“Diamanti” (di F. Ozpetek, ITA 2024)
Nato a Istanbul ma sin da adolescente trasferitosi a Roma e da decenni a pieno titolo esponente di spicco del cinema italiano, Ferzan Ozpetek (lo si dovrebbe scrivere a rigore Özpetek) ha sempre avuto un pregio non comune, al di là di una certa discontinuità qualitativa (i suoi lavori migliori rimangono Le fate ignoranti, Saturno contro, Mine vaganti) da autore tematicamente invece piuttosto continuista e caratterizzato da messaggi e sinossi che si assomigliano: il pregio di non annoiare.
Con Diamanti invece ci riesce. Il cast stellare, perfino esagerato, racchiude molte delle più importanti attrici italiani – e la più brava e brillante e simpatica è la meno attrice di tutte loro: Mara Venier – ma la trama fatica a decollare e già crea confusione la scelta di Ozpetek di comparire all’inizio intorno a un tavolo insieme ai suoi interpreti, cosa che pur essendo appalesamento di metacinema (mentre il film da realizzare è contestualizzato nel 1974), probabilmente pure intende comunicare, con vago atteggiamento di provocazione e polemica, ci pare, i suoi rapporti armonici con i suoi colleghi, e collaboratori, cioè attrici e attori, nel concepimento quasi saggistico della pellicola.

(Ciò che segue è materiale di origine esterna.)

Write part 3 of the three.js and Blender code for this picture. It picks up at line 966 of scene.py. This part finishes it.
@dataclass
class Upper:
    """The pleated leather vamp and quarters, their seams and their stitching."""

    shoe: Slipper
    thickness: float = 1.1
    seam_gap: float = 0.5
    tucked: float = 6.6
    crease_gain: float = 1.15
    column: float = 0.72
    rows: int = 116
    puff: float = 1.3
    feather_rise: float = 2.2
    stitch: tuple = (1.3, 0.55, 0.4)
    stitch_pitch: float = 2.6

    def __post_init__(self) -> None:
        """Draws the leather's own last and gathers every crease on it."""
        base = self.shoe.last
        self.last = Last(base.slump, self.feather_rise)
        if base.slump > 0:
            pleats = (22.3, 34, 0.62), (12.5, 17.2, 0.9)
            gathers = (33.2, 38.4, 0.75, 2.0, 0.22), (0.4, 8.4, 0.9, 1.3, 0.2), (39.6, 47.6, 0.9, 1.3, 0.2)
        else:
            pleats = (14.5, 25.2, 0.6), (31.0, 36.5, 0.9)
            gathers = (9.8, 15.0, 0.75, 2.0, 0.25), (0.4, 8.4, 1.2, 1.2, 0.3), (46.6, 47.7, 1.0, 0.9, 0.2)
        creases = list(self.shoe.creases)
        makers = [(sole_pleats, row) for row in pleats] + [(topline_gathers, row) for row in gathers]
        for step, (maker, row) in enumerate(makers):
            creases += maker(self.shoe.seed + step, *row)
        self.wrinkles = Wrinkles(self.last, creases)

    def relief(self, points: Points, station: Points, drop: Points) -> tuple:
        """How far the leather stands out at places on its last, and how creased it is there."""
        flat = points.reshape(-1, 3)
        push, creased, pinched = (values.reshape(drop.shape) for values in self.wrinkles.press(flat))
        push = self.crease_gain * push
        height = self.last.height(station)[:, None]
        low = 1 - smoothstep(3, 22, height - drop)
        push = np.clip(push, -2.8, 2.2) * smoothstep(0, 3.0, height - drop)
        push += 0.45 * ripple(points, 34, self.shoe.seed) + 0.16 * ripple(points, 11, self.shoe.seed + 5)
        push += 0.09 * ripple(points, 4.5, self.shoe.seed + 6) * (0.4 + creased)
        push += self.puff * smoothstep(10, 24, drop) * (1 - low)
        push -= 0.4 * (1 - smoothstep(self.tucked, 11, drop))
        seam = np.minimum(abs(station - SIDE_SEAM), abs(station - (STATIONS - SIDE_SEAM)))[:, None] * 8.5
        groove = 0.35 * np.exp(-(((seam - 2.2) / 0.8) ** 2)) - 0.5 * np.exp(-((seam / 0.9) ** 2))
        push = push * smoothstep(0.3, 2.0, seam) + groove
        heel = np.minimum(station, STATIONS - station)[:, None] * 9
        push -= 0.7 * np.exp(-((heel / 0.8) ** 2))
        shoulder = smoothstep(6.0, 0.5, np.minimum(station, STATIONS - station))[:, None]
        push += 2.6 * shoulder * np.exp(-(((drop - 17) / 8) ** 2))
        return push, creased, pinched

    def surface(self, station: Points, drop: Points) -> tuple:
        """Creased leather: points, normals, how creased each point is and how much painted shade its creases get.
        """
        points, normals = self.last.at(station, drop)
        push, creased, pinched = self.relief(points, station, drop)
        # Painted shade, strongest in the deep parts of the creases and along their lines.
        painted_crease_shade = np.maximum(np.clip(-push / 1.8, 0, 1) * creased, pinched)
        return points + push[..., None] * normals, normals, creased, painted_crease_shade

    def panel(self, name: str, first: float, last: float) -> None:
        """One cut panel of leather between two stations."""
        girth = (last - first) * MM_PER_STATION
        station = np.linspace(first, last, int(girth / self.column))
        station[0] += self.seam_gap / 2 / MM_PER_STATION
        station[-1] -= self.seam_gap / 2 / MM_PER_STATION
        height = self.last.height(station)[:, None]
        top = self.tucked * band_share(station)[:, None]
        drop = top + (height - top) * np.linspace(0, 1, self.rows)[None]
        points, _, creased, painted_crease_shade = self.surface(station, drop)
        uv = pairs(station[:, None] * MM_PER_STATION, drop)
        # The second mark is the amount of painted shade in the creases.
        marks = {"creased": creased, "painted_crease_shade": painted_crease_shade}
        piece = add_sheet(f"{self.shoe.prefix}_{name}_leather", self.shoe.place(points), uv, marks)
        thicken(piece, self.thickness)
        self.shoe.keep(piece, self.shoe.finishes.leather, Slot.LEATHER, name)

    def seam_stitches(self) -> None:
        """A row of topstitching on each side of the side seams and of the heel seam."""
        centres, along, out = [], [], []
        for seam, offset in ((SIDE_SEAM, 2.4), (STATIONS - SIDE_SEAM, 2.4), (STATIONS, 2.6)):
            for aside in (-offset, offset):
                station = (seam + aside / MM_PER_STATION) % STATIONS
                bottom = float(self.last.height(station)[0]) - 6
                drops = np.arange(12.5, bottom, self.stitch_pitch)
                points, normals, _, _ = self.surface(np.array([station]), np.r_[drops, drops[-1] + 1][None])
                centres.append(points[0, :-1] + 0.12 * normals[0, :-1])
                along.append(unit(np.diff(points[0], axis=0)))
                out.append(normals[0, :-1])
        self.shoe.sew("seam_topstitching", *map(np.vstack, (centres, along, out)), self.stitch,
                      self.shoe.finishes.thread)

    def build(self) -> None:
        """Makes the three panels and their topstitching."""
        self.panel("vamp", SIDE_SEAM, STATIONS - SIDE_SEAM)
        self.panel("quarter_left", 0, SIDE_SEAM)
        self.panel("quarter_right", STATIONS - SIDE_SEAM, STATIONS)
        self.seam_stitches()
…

C’è nel film in primo luogo l’intento di valorizzare, e ancor più che in passato, l’universo femminile, e questa volta lo si fa annullando quasi del tutto la sfera dell’eros per concentrarsi sui rapporti di amicizia, affetto, collaborazione, rivalità, invidia.

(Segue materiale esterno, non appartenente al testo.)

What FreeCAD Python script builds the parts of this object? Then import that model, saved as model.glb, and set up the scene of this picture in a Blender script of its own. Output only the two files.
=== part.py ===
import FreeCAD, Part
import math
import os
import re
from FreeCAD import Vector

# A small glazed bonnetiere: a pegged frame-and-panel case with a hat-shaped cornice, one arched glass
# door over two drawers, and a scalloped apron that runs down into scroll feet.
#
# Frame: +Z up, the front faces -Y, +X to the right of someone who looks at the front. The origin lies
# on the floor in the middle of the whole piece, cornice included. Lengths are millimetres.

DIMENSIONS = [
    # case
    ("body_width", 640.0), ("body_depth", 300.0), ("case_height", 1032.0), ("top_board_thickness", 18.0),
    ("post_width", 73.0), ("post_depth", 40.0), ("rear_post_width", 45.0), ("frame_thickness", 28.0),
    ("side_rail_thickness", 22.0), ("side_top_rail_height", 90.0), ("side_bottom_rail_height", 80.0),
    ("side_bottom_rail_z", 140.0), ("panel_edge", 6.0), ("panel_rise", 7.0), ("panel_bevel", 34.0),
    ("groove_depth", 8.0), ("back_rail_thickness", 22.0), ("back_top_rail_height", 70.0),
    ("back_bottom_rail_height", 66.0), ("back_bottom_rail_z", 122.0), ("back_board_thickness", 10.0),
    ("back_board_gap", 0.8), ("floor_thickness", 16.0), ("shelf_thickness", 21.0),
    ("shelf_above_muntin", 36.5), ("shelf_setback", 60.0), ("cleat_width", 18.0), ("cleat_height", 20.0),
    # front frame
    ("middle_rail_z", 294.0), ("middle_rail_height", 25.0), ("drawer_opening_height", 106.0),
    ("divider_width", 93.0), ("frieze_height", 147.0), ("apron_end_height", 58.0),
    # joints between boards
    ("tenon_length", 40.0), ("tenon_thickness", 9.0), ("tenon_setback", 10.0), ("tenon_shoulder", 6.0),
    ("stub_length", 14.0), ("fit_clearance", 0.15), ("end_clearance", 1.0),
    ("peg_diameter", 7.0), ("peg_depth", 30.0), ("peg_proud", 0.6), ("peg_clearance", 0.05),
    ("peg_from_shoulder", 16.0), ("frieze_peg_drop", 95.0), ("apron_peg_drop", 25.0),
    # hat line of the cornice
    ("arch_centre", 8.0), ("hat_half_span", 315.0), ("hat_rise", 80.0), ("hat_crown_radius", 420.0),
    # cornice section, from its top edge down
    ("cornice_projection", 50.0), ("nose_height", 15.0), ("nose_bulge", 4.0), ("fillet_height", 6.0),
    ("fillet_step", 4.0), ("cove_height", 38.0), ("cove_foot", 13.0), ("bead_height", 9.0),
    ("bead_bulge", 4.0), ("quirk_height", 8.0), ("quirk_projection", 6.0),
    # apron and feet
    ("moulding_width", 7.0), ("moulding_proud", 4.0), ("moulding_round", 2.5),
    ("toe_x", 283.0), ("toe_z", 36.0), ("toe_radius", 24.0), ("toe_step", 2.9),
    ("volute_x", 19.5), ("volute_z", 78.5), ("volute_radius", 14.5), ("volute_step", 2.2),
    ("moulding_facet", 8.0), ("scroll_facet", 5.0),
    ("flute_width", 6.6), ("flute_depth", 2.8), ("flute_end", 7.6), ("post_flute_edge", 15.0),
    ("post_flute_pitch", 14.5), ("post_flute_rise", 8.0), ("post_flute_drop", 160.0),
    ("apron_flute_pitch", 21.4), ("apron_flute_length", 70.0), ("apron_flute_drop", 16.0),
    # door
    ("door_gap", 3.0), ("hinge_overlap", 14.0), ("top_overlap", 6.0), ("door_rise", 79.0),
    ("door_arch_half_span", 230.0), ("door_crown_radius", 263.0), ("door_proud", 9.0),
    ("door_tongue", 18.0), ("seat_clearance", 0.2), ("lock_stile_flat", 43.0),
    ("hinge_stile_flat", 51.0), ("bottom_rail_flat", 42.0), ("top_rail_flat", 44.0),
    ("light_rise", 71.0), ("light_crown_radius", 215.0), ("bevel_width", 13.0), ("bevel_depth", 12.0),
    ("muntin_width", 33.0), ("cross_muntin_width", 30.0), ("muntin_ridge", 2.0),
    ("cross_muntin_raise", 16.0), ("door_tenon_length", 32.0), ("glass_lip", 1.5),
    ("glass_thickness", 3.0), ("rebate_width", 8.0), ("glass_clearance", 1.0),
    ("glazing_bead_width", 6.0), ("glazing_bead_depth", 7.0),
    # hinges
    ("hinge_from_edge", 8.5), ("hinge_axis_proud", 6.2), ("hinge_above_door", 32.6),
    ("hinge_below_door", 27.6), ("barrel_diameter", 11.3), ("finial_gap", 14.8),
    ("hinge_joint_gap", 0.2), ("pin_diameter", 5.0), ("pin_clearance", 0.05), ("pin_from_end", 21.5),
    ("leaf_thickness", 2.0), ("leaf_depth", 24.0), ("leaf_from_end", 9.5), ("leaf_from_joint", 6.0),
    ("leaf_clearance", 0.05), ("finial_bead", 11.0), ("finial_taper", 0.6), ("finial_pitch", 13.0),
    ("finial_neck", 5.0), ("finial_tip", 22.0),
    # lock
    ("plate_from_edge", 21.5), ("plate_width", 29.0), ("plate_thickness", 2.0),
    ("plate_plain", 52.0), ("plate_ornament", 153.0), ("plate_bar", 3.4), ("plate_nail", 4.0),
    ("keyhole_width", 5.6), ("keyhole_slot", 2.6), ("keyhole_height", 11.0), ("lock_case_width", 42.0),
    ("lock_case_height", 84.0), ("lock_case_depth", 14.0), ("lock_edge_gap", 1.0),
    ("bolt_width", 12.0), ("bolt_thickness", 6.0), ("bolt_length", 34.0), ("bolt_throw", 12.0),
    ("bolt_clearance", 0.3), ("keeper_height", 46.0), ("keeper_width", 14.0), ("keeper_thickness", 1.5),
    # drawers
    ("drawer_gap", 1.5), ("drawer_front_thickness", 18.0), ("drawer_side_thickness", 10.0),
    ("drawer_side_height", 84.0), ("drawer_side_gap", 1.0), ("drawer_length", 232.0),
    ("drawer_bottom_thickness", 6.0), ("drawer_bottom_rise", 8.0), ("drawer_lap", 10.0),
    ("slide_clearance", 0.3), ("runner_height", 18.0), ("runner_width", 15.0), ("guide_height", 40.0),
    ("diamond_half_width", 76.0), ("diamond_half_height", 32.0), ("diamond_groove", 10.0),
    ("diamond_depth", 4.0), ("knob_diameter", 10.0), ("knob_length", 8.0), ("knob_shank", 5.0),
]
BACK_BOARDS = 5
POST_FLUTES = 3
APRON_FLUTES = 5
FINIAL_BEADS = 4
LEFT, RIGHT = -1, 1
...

La sinossi potrebbe essere dettagliatissima o molto succinta. E noi ci limiteremo a pochi tratti. Al centro dell’intreccio, una sartoria romana (delle sorelle Canova) dove si confezionano costumi per spettacoli teatrali e cinematografici. La sartoria è diretta appunto da due sorelle molto diverse tra loro per carattere e esperienze di vita: la iperattiva e rigorosa Alberta e la più fragile Gabriella (rispettivamente una volutamente truccatissima Luisa Ranieri e una più naturale ma sofferente Jasmine Trinca). Tutto diventa emergenza e agitazione quando all’atelier viene chiesto di preparare gli abiti per un film importante ambientato nel XVIII secolo. Uno straordinario abito dopo molte traversie di lavorazione sarà indossato dalla protagonista del film in costume a venire.
Se i Diamanti che danno il titolo al film sono, a formare una ideale collana, le diverse funzioni di lavoranti e sarte, e dunque anche per Ozpetek le sue attrici – come i gioielli di Cornelia i fratelli Gracchi in un episodio celebre dell’aneddotica della Roma repubblicana antica – vanno menzionate anche Geppi Cucciari, Elena Sofia Ricci, Lunetta Savino, Carla Signoris, Kasia Smutniak e altre interpreti e caratteriste del nostro cinema, che qui si alternano come modiste, sarte, apprendiste ecc. Compaiono anche in ruoli di rilievo Stefano Accorsi e Luca Barbarossa. Tra tutti questi spicca, come già accennato, per bravura e capacità di suscitare l’empatia e la disponibilità che ha nell’aiutare tutti e nello sdrammatizzare le cose dentro la storia, Mara Venier, una sorta di Babette delle due sorelle, chiamata infine a imbandire con ironia e abilità un grande conclusivo pranzo di festa.
Il film ha ricevuto un David di Donatello “ dello spettatore” per gli incassi fatti. La critica ne ha fornito giudizi per lo più favorevoli ma a ben vedere il merito principale ascrittogli è la sensibilità “almodovariana”, la coralità della rappresentazione delle donne, oltre che la bellezza e l’eleganza sontuosa di scene e costumi. Tutti elementi che non creano tensione, non suscitano curiosità, non inducono riflessione, ma anzi producono assuefazione e a momenti fastidio per un’opera non molto ispirata e meno piacevole di altre. Il dubbio, ma lo scriviamo per pura scelta di “parrhesia” è che sia davvero un film al quale possano più facilmente appassionarsi o gli specialisti del settore (costumisti, sarti, scenografi) o le donne. Spero lo si possa scrivere senza ricevere critiche o aggressioni verbali. È una impressione, che si avvicina alla convinzione.